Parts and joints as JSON
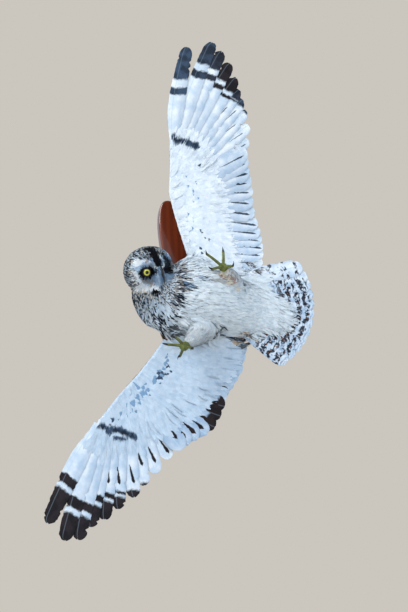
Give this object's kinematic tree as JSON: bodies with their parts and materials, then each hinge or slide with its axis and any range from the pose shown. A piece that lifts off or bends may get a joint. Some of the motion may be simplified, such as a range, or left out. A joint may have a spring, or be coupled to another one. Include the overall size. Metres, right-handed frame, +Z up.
{
  "type": "taxidermy short-eared owl on a wall slab",
  "caption": "Life-size stuffed short-eared owl in flight, belly outwards with its wings spread, set on a leaf-shaped varnished slab that hangs on a wall.",
  "frame": {"origin": "on the flat back face of the slab, against the wall, behind the bird's breast", "axes": "+X to the right along the wall, +Y into the wall, +Z up; the bird flies towards -X with its belly towards -Y"},
  "size_m": [0.4917, 0.1886, 0.9133],
  "materials": {
    "slab_wood": "glossy red-brown varnish",
    "body_plumage": "soft white and cream feathers",
    "streaked_plumage": "white feathers with brown-black streaks",
    "underwing_coverts": "small flat white feathers with grey flecks",
    "flight_feathers": "smooth white vanes with dark bars and tips",
    "leg_plumage": "fine cream hair-like feathers",
    "eye_glass": "polished glass with a yellow iris and black pupil",
    "horn": "smooth black horn",
    "toe_skin": "scaly olive-yellow skin"
  },
  "bodies": {
    "root": {"wall_slab": "slab_wood", "head": "streaked_plumage", "eye_right": "eye_glass", "eye_left": "eye_glass", "bill": "horn", "trunk": "body_plumage", "neck": "streaked_plumage", "wing_left_arm": "underwing_coverts", "wing_left_hand": "underwing_coverts", "wing_left_primaries": "flight_feathers", "wing_left_secondaries": "flight_feathers", "wing_right_arm": "underwing_coverts", "wing_right_hand": "underwing_coverts", "wing_right_primaries": "flight_feathers", "wing_right_secondaries": "flight_feathers", "tail": "flight_feathers", "leg_left": "leg_plumage", "foot_left": "toe_skin", "claw_left_1": "horn", "claw_left_2": "horn", "claw_left_3": "horn", "claw_left_4": "horn", "leg_right": "leg_plumage", "foot_right": "toe_skin", "claw_right_1": "horn", "claw_right_2": "horn", "claw_right_3": "horn", "claw_right_4": "horn"}
  },
  "joints": []
}
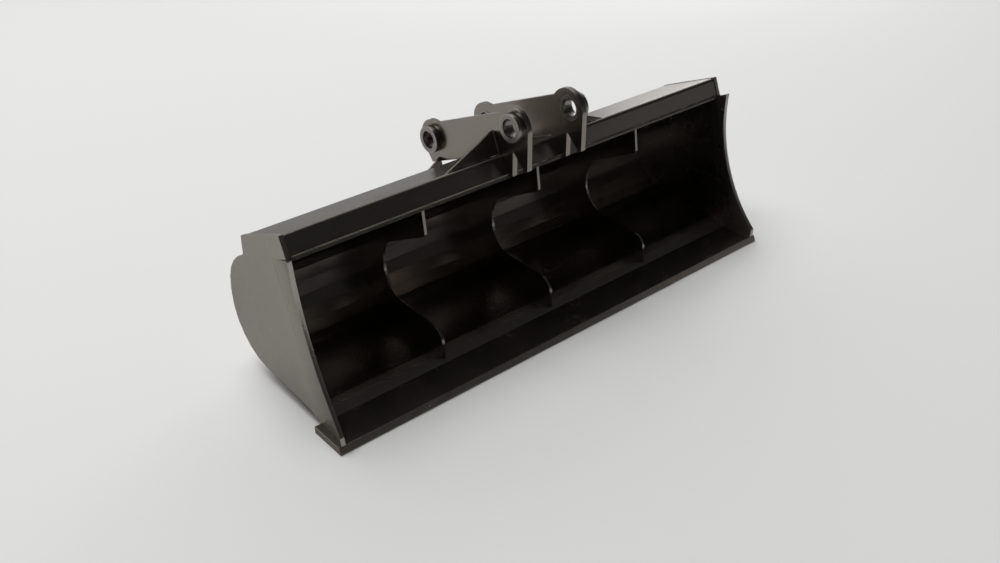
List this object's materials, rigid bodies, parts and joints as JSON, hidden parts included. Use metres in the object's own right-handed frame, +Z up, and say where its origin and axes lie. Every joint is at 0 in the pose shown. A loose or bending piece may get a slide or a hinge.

## What you need to do
From the data above, show each line that contains "this".

## Final answer
Give this object's kinematic tree as JSON: bodies with their parts and materials, then each hinge or slide with its axis and any range from the pose shown. A piece that lifts off or bends may get a joint. Some of the motion may be simplified, such as a range, or left out. A joint may have a spring, or be coupled to another one. Include the overall size. Metres, right-handed frame, +Z up.
List this object's materials, rigid bodies, parts and joints as JSON, hidden parts included. Use metres in the object's own right-handed frame, +Z up, and say where its origin and axes lie. Every joint is at 0 in the pose shown. A loose or bending piece may get a slide or a hinge.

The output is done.